I have to say, listening to you all, I have been casting my mind back to the early 2000's in Sydney, and the last online art review forum that I really remember, and it was... Rex, you might remember what it was called, or Helen, it was anonymous reviewer, and it... What was it called, Rex? You can unmute yourself.

Rex Butler:

There was something called The Art Life.

Hannah Mathews:

The Art Life. I remember The Art Life in the early 2000...

Rex Butler:

Which is sort of... yeah.

Hannah Mathews:

I want to just make the point of comparison because that was anonymous. I mean it caused a real stir, almost the story behind it sometimes superseded the writing. It turned out it was Andrew Frost, everyone finally found out, and then he went to write for Art Collector. Anyway, my point being is that seeing all your names in print, you coming here today and speaking, there is a community, there is an ownership and accountability for what you're contributing in terms of art writing and art research. And I think it's really important and it's really valued, and if there is a way to model that in other cities and states, that's extraordinary.

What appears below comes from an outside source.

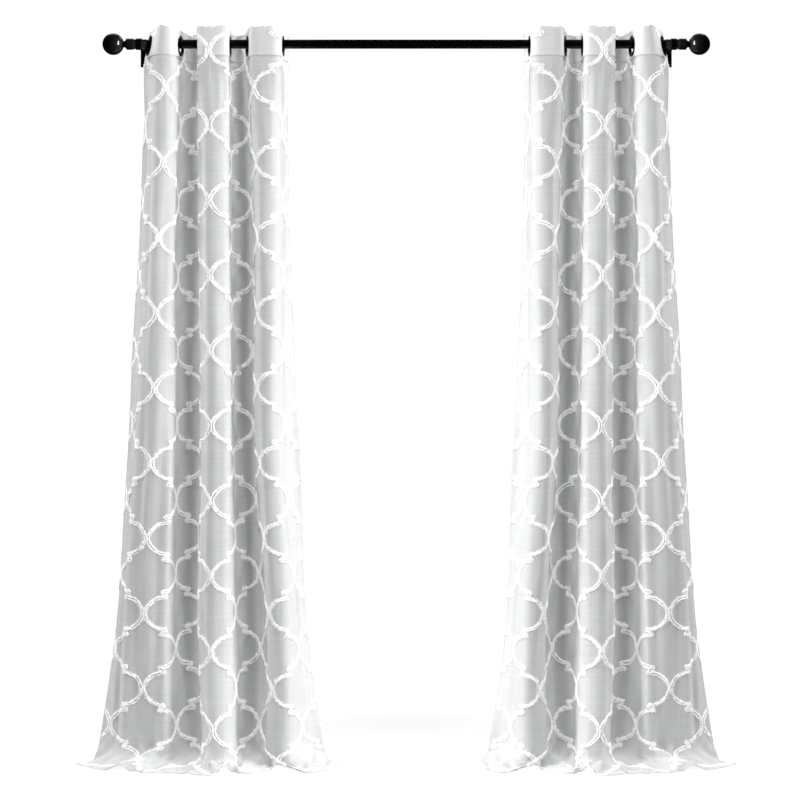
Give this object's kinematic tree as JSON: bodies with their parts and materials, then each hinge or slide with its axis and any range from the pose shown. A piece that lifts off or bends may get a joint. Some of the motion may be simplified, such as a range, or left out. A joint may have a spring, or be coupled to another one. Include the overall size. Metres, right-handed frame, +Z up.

But yeah, that was just the last kind of online platform I could think that actually had such influence, but for really different reasons. And the diversity of voices, writers, interests, styles, topics that Memo embraces is, well, it's just something we're all looking forward to Saturday morning. It has to be said. I think whether you live in Melbourne or not, people are looking forward to not necessarily even the art that's reviewed, it's the writing. So a big, thank you.

Rex Butler:

We hope we not only form a kind of conversation around art in Melbourne, but as we've suggested, we'd like in various ways to imagine younger generations continuing, in whatever way possible in the 21st century, the idea of forming discussions and discourse around art. It may not be the Memo forever, but I hope that the example of Memo leads to inventive people thinking about it as some kind of an inspiration, that would be what we'd love to leave, I think. Yeah.

Hannah Mathews:

So unless anyone has anything more they would like to add, everything you have shared has been very thoughtful. I would just like to say a big thank you, I'm sure there's many who are feeling and thinking the same, and for coming together tonight, and I guess sharing particular reviews that have stayed with you, and whether they be bratty, sharp, statistical, clinical, with love and reverence, it makes a really enjoyable weekly reading. So thank you again.